§ PROBLEM STATEMENT: Please copy the lines below exactly, from the first one through the line showing "const RIM_CUT_Z = 188;".

— START —

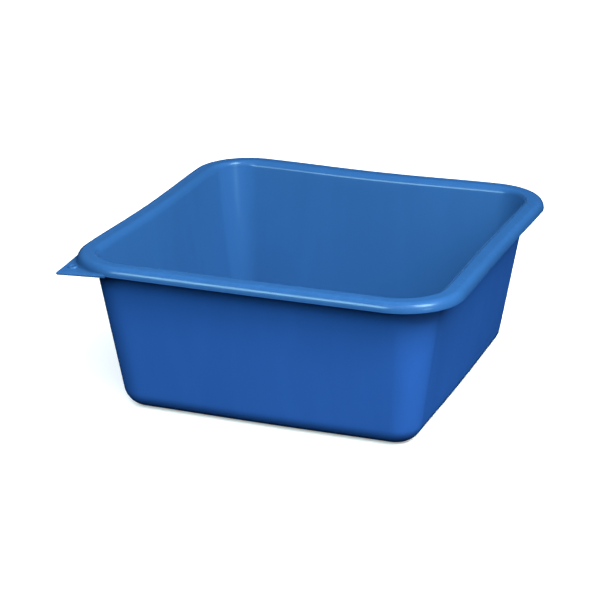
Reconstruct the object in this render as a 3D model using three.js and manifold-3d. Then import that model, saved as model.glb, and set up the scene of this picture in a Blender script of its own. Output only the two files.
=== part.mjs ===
// Square mortar mixing tub with a turned-down rim and a hanging ear at one corner.
// The tub is one thin plastic moulding. It is held here as its four regions: the base pan,
// the side walls, the rolled rim and the hanging ear. Neighbours meet on shared cut faces.
// Millimetres, +Z up, +Y to the back. The origin is the centre of the base, on the ground.
import * as THREE from 'three';
import { mergeVertices } from 'three/addons/utils/BufferGeometryUtils.js';
import Module from 'manifold-3d';

// Overall size, measured over the rim.
const RIM_HALF_WIDTH = 250;
const RIM_HALF_DEPTH = 258;
const HEIGHT = 207.6;
const RIM_CORNER_RADIUS = 78;

// Rim section, from the outer edge inwards: lip, outer roll, flat crown, large inner fillet.
const LIP_DROP = 12.4;
const LIP_THICKNESS = 3;
const ROLL_ACROSS = 9;
const ROLL_DOWN = 11.9;
const CROWN_THICKNESS = 3.4;
const CROWN_INNER_INSET = 18.8;
const CROWN_CORNER_RADIUS = 64;
const INNER_FILLET = 10;
const UNDER_RIM_FILLET = 3;

// Outer face of the side walls, level with the lip's lower edge and run out to the ground.
const WALL_INSET_AT_LIP = 25.2;
const WALL_TOP_CORNER_RADIUS = 46;
const FOOT_HALF_WIDTH = 194.6;
const FOOT_HALF_DEPTH = 201.7;
const FOOT_CORNER_RADIUS = 31.5;
const WALL_THICKNESS_AT_FOOT = 3.4;
const WALL_THICKNESS_AT_LIP = 4.1;
const INNER_TOP_CORNER_RADIUS = 44;

// Base pan.
const BASE_EDGE_RADIUS = 27;
const FLOOR_THICKNESS = 3.6;
const STANDING_RING_WIDTH = 16;
const BASE_RECESS_DEPTH = 1.6;
const RECESS_CORNER_RADIUS = 3;

// Thin walls spring a little: how far the middle of each side leaves the straight line.
const RIM_SIDES_PULL_IN = 2.6;
const FOOT_SIDES_PUSH_OUT = 1.7;
const RIM_SIDES_SAG = 1.3;

// Cuts between the regions.
const BASE_CUT_Z = 30;
const RIM_CUT_Z = 188;

// Hanging ear: a thin plate that squares off the front left corner and droops to its tip.
const EAR_THICKNESS = 3;
const EAR_TIP_RADIUS = 3;
const EAR_TIP_TOP_Z = 192.9;
const EAR_SLOPE = 0.08;
const EAR_REACH_X = 70;
const EAR_REACH_Y = 76;
const HOLE_RADIUS = 3.3;
const HOLE_FROM_TIP_X = 13.8;
const HOLE_FROM_TIP_Y = 21.7;
const HOLE_COLLAR_RADIUS = 6.2;
const HOLE_COLLAR_HEIGHT = 1.8;

// Fineness of the mesh.
const CORNER_STEPS = 9;
const SIDE_STEPS = 8;
const FILLET_STEPS = 4;
const HOLE_STEPS = 24;

const LIP_Z = HEIGHT - LIP_DROP;
const WALL_TOP_HALF_WIDTH = RIM_HALF_WIDTH - WALL_INSET_AT_LIP;
const WALL_TOP_HALF_DEPTH = RIM_HALF_DEPTH - WALL_INSET_AT_LIP;
const WALL_SLOPE = (WALL_TOP_HALF_WIDTH - FOOT_HALF_WIDTH) / LIP_Z;
const INNER_SLOPE = WALL_SLOPE - (WALL_THICKNESS_AT_LIP - WALL_THICKNESS_AT_FOOT) / LIP_Z;

const wasm = await Module();
wasm.setup();

// A level is one closed line round the tub: half sizes, corner radius, height, and how far the
// middle of each side pulls in and sags.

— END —

§ TASK ANSWER:
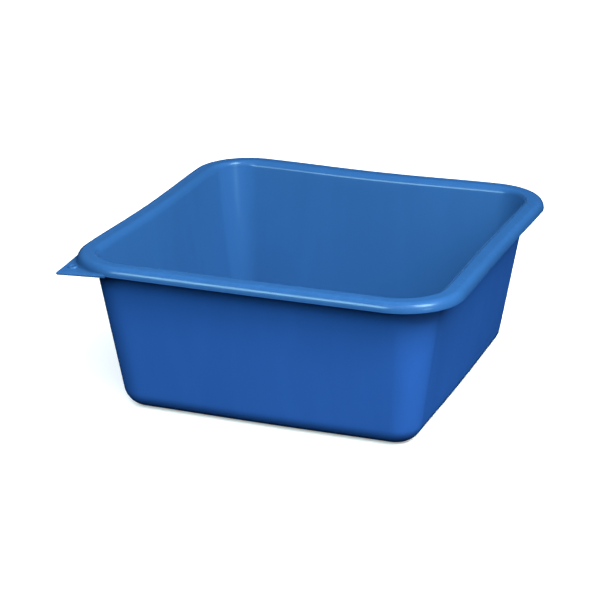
Reconstruct the object in this render as a 3D model using three.js and manifold-3d. Then import that model, saved as model.glb, and set up the scene of this picture in a Blender script of its own. Output only the two files.
=== part.mjs ===
// Square mortar mixing tub with a turned-down rim and a hanging ear at one corner.
// The tub is one thin plastic moulding. It is held here as its four regions: the base pan,
// the side walls, the rolled rim and the hanging ear. Neighbours meet on shared cut faces.
// Millimetres, +Z up, +Y to the back. The origin is the centre of the base, on the ground.
import * as THREE from 'three';
import { mergeVertices } from 'three/addons/utils/BufferGeometryUtils.js';
import Module from 'manifold-3d';

// Overall size, measured over the rim.
const RIM_HALF_WIDTH = 250;
const RIM_HALF_DEPTH = 258;
const HEIGHT = 207.6;
const RIM_CORNER_RADIUS = 78;

// Rim section, from the outer edge inwards: lip, outer roll, flat crown, large inner fillet.
const LIP_DROP = 12.4;
const LIP_THICKNESS = 3;
const ROLL_ACROSS = 9;
const ROLL_DOWN = 11.9;
const CROWN_THICKNESS = 3.4;
const CROWN_INNER_INSET = 18.8;
const CROWN_CORNER_RADIUS = 64;
const INNER_FILLET = 10;
const UNDER_RIM_FILLET = 3;

// Outer face of the side walls, level with the lip's lower edge and run out to the ground.
const WALL_INSET_AT_LIP = 25.2;
const WALL_TOP_CORNER_RADIUS = 46;
const FOOT_HALF_WIDTH = 194.6;
const FOOT_HALF_DEPTH = 201.7;
const FOOT_CORNER_RADIUS = 31.5;
const WALL_THICKNESS_AT_FOOT = 3.4;
const WALL_THICKNESS_AT_LIP = 4.1;
const INNER_TOP_CORNER_RADIUS = 44;

// Base pan.
const BASE_EDGE_RADIUS = 27;
const FLOOR_THICKNESS = 3.6;
const STANDING_RING_WIDTH = 16;
const BASE_RECESS_DEPTH = 1.6;
const RECESS_CORNER_RADIUS = 3;

// Thin walls spring a little: how far the middle of each side leaves the straight line.
const RIM_SIDES_PULL_IN = 2.6;
const FOOT_SIDES_PUSH_OUT = 1.7;
const RIM_SIDES_SAG = 1.3;

// Cuts between the regions.
const BASE_CUT_Z = 30;
const RIM_CUT_Z = 188;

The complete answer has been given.